Pressure Dependence of the Relativistic Rise in Neon and Highest Attainable Ionization Sampling Resolution in Neon, Argon, Ethylene and Propane

Abstract

A full-scale detector segment with 128 samples of 2 cm and a 50 cm drift space was used to measure precisely the relativistic rise of ionization from 5 to 70 GeV/c in Ne at 1, 2 and 4 atm. The pressure dependence of dE/dx resolution and of particle separation efficiency was determined at 15 GeV/c in several Ne/CnHm mixtures, in Ar/CH4, pure C2H4 and pure C3H8. The results are used for optimization of parameters of a compact colliding beam detector suitable for particle identification up to the 30-50 GeV/c momentum range. The π/K/p separation is found to be better in Ne, but extends to higher momenta in Ar.
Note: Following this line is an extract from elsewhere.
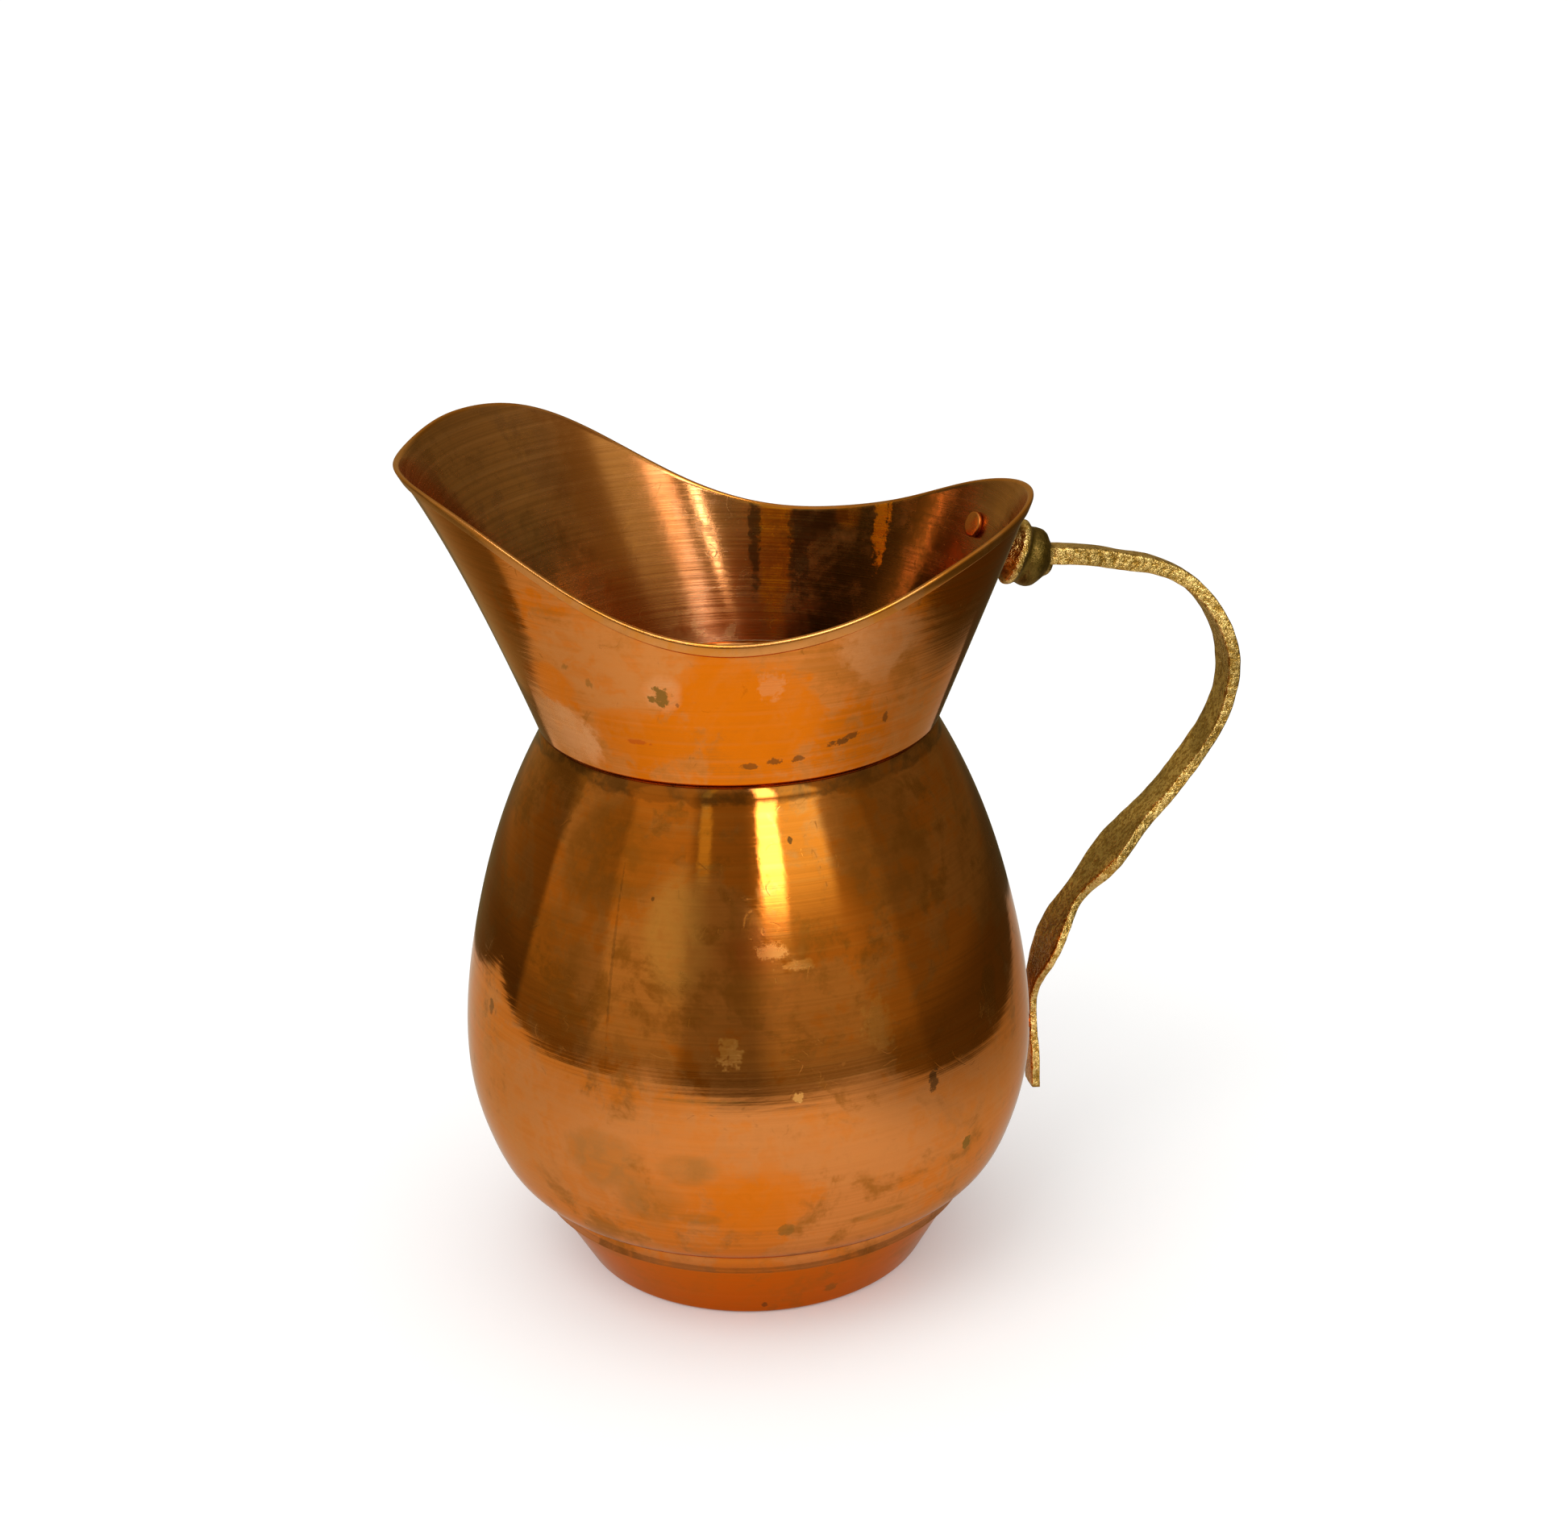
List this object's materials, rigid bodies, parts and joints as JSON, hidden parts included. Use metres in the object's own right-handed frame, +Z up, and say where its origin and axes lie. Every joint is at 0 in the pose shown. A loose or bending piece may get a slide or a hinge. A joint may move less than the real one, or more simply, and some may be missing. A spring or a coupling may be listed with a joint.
{
  "type": "pouring jug",
  "caption": "Pear-shaped sheet-copper jug with a flared oval collar, swept pouring lip, tapered foot and a riveted S-curved cast brass strap handle.",
  "frame": {"origin": "centre of the foot, on the plane the jug stands on", "axes": "+Z up along the axis of the round body and foot, +X towards the handle, +Y to the left when looking along +X"},
  "size_m": [0.1722, 0.12, 0.1772],
  "materials": {
    "copper_body": "spun sheet copper, polished outside, dulled by handling",
    "copper_collar": "spun sheet copper, polished, brown tarnish inside",
    "copper_foot": "spun sheet copper, polished",
    "copper_floor": "sheet copper, tarnished",
    "cast_brass": "cast brass, fine sand-cast grain, olive tarnish",
    "copper_rivet": "flat hammered copper rivet head",
    "solder": "dull tin solder"
  },
  "bodies": {
    "root": {"body_bulb": "copper_body", "neck_collar": "copper_collar", "foot_ring": "copper_foot", "floor_disc": "copper_floor", "handle": "cast_brass", "upper_rivet": "copper_rivet", "lower_rivet": "copper_rivet", "neck_solder": "solder", "foot_solder": "solder", "floor_solder": "solder"}
  },
  "joints": []
}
Ar is more efficient for e/π separation. The gain in resolution at higher pressures is to certain extent compensated by reduction of the relativistic rise slope, so that the separation efficiency is reduced when the detector dimensions are scaled down with pressure. At 4-5 atm. we obtained slightly better resolution than the 6.0% FWHM (σ = 2.5%) record performance of the EPI. In pure C3H8 a resolution below σ = 2.0% was reached. Measurements of drift velocities in various Ne mixtures are presented, showing saturated behaviour already at low E/p values.